Work instructions – Give the data again exactly, from its opening line through the line in which "label towards -Y" appears.

Source material –
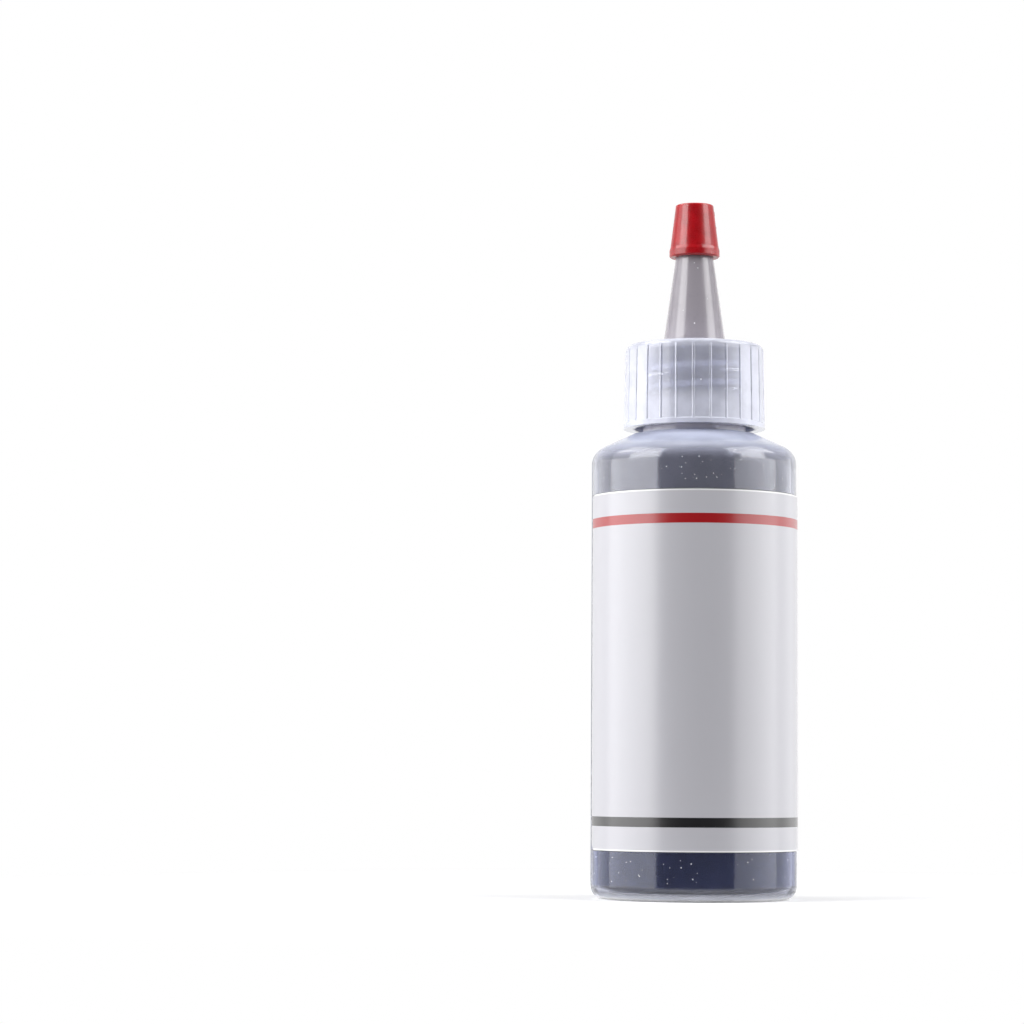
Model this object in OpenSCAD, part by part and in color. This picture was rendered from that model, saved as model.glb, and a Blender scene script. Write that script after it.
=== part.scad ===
// Squeeze bottle of graphite powder with a screw-on spout cap and a push-on tip cap
// Origin at the centre of the standing ring, +Z up the bottle's axis, front of the label towards -Y

/* [Bottle] */
// Outside diameter of the barrel
body_d = 34.5; // [32:0.1:40]
// Height at which the straight barrel ends and the shoulder begins
barrel_h = 73; // [70:0.5:90]
// Thickness of the blown wall
bottle_wall = 0.9; // [0.6:0.1:1.2]
// Outside radius of the rounded shoulder
shoulder_r = 3.2; // [2:0.1:4.5]
// Slope of the shoulder above its rounding, in degrees
shoulder_slope = 25; // [15:1:35]
// Width of the flat ledge round the neck's foot, where the shoulder ends
ledge_w = 1.8; // [1.5:0.1:3]
// Outside radius of the corner round the base
base_corner_r = 2.2; // [1.5:0.1:3]
// Width of the flat ring that the bottle stands on
stand_w = 2; // [1.5:0.1:3]
// Height of the push-up in the middle of the base
push_up_h = 1.6; // [1:0.1:2.2]
// Width of the slope from the standing ring up to the push-up
push_up_slope_w = 1.6; // [1:0.1:3]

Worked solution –
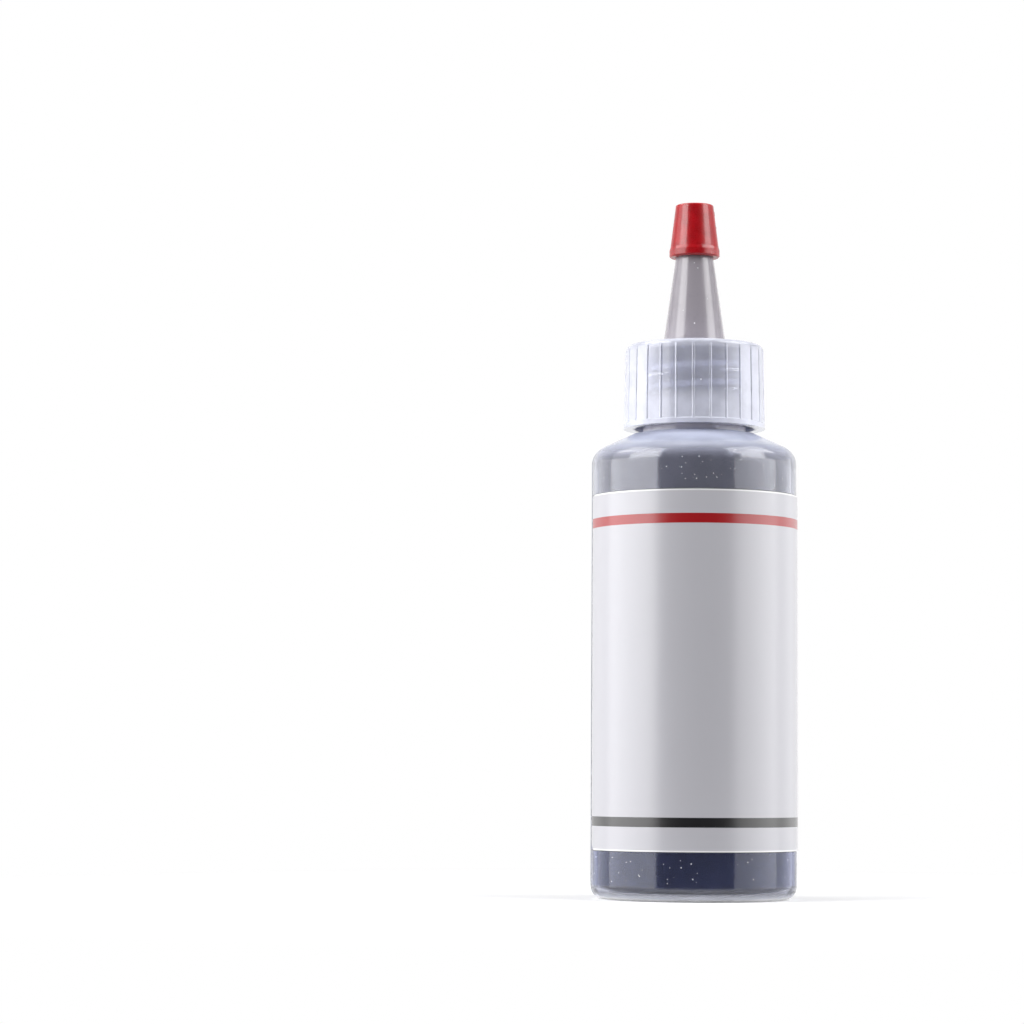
Model this object in OpenSCAD, part by part and in color. This picture was rendered from that model, saved as model.glb, and a Blender scene script. Write that script after it.
=== part.scad ===
// Squeeze bottle of graphite powder with a screw-on spout cap and a push-on tip cap
// Origin at the centre of the standing ring, +Z up the bottle's axis, front of the label towards -Y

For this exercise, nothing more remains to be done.